AIM: All the data should come back exactly as it was given.

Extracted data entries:
################

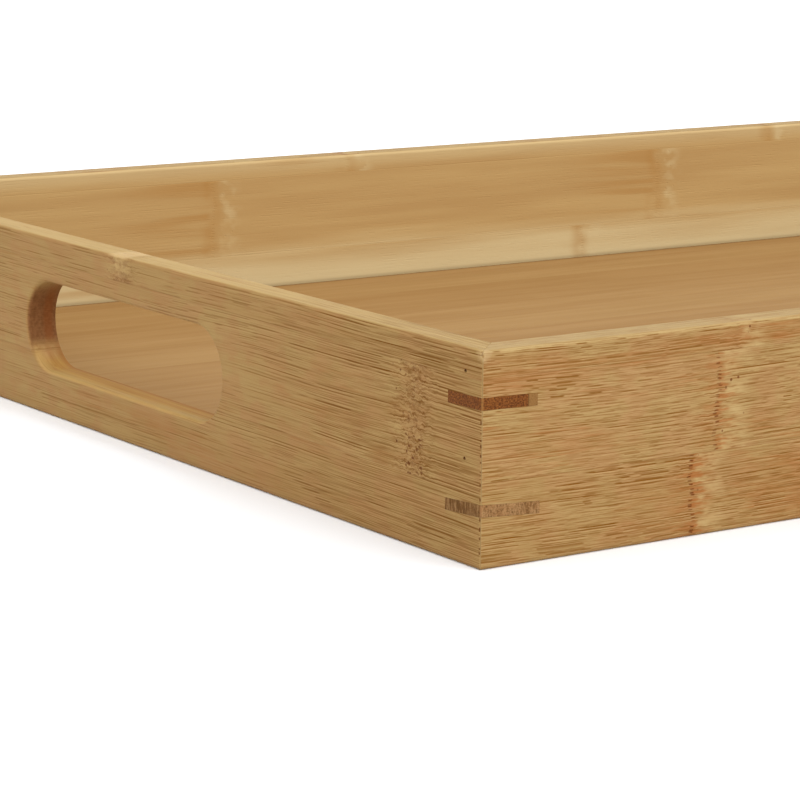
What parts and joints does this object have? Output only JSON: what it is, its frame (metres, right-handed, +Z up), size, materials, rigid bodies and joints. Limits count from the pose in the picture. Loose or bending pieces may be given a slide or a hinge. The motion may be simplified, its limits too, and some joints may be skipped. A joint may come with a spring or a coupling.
{
  "type": "serving tray",
  "caption": "Rectangular bamboo serving tray with mitred, keyed corners, a floor set in grooves, and an oblong finger slot in each end wall.",
  "frame": {"origin": "middle of the footprint, on the plane the tray stands on", "axes": "+X along the length, +Y along the width, +Z up; the end walls with the finger slots are at -X and +X"},
  "size_m": [0.5, 0.34, 0.05],
  "materials": {
    "wall_long": "satin lacquered bamboo, strips on edge",
    "wall_end": "satin lacquered bamboo, strips on edge",
    "floor": "satin lacquered bamboo board",
    "key_dark": "dark carbonised bamboo, flush sanded",
    "key_pale": "mid-brown bamboo, flush sanded",
    "brad": "bare steel, darkened head"
  },
  "bodies": {
    "root": {"front_wall": "wall_long", "back_wall": "wall_long", "left_end_wall": "wall_end", "right_end_wall": "wall_end", "floor_panel": "floor", "corner_key_front_left_upper": "key_dark", "corner_key_front_left_lower": "key_pale", "corner_key_front_right_upper": "key_dark", "corner_key_front_right_lower": "key_pale", "corner_key_back_left_upper": "key_dark", "corner_key_back_left_lower": "key_pale", "corner_key_back_right_upper": "key_dark", "corner_key_back_right_lower": "key_pale", "corner_brad_front_left_upper": "brad", "corner_brad_front_left_lower": "brad", "corner_brad_front_right_upper": "brad", "corner_brad_front_right_lower": "brad", "corner_brad_back_left_upper": "brad", "corner_brad_back_left_lower": "brad", "corner_brad_back_right_upper": "brad", "corner_brad_back_right_lower": "brad"}
  },
  "joints": []
}
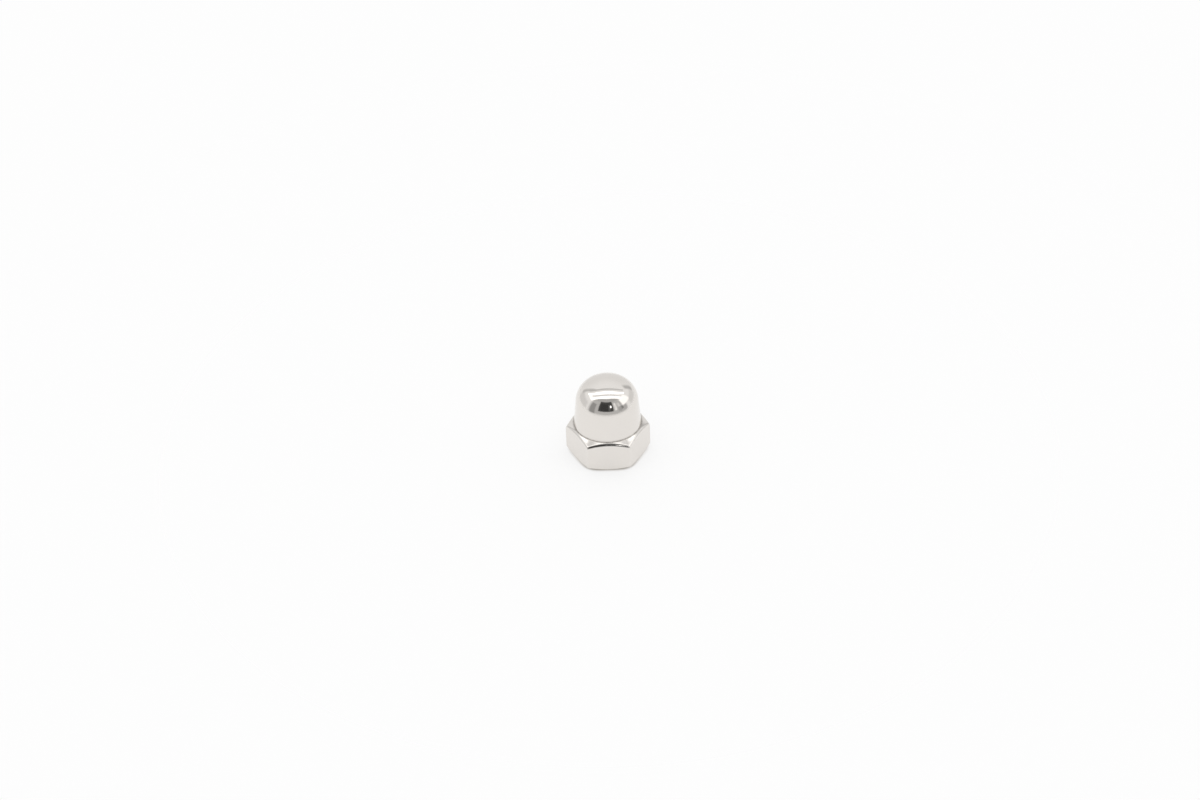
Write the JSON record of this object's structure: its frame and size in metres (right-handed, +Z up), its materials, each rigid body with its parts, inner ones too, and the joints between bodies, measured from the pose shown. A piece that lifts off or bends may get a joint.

################

SOLUTION TO THE PROBLEM:
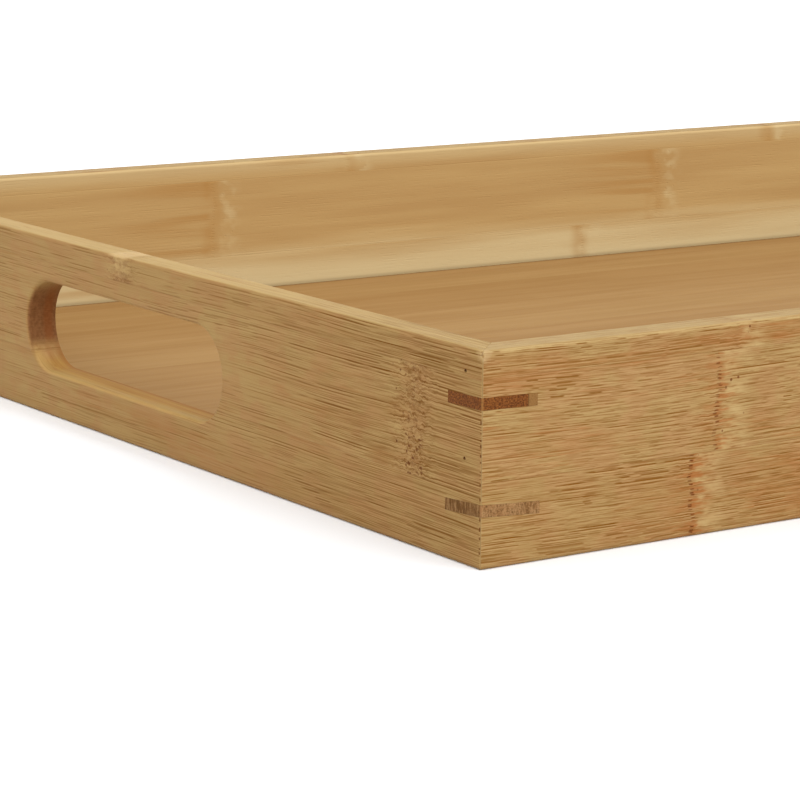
What parts and joints does this object have? Output only JSON: what it is, its frame (metres, right-handed, +Z up), size, materials, rigid bodies and joints. Limits count from the pose in the picture. Loose or bending pieces may be given a slide or a hinge. The motion may be simplified, its limits too, and some joints may be skipped. A joint may come with a spring or a coupling.
{
  "type": "serving tray",
  "caption": "Rectangular bamboo serving tray with mitred, keyed corners, a floor set in grooves, and an oblong finger slot in each end wall.",
  "frame": {"origin": "middle of the footprint, on the plane the tray stands on", "axes": "+X along the length, +Y along the width, +Z up; the end walls with the finger slots are at -X and +X"},
  "size_m": [0.5, 0.34, 0.05],
  "materials": {
    "wall_long": "satin lacquered bamboo, strips on edge",
    "wall_end": "satin lacquered bamboo, strips on edge",
    "floor": "satin lacquered bamboo board",
    "key_dark": "dark carbonised bamboo, flush sanded",
    "key_pale": "mid-brown bamboo, flush sanded",
    "brad": "bare steel, darkened head"
  },
  "bodies": {
    "root": {"front_wall": "wall_long", "back_wall": "wall_long", "left_end_wall": "wall_end", "right_end_wall": "wall_end", "floor_panel": "floor", "corner_key_front_left_upper": "key_dark", "corner_key_front_left_lower": "key_pale", "corner_key_front_right_upper": "key_dark", "corner_key_front_right_lower": "key_pale", "corner_key_back_left_upper": "key_dark", "corner_key_back_left_lower": "key_pale", "corner_key_back_right_upper": "key_dark", "corner_key_back_right_lower": "key_pale", "corner_brad_front_left_upper": "brad", "corner_brad_front_left_lower": "brad", "corner_brad_front_right_upper": "brad", "corner_brad_front_right_lower": "brad", "corner_brad_back_left_upper": "brad", "corner_brad_back_left_lower": "brad", "corner_brad_back_right_upper": "brad", "corner_brad_back_right_lower": "brad"}
  },
  "joints": []
}
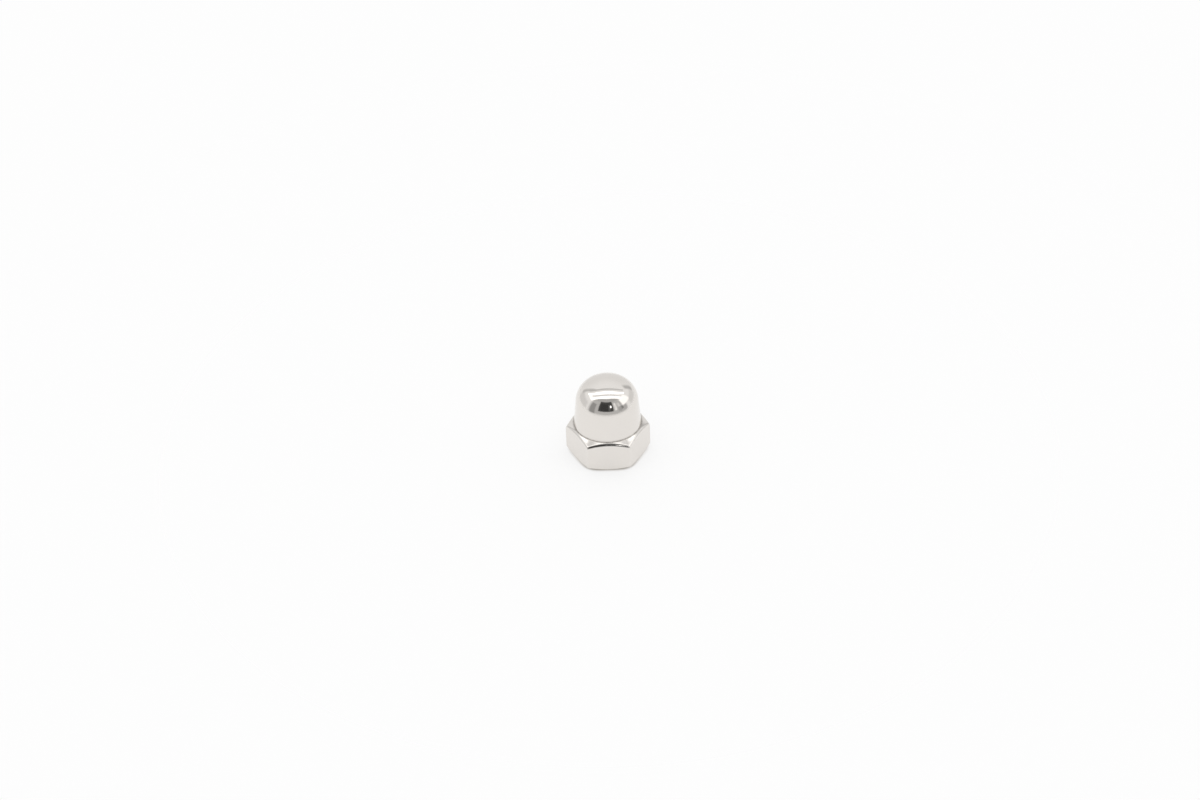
Write the JSON record of this object's structure: its frame and size in metres (right-handed, +Z up), its materials, each rigid body with its parts, inner ones too, and the joints between bodies, measured from the pose shown. A piece that lifts off or bends may get a joint.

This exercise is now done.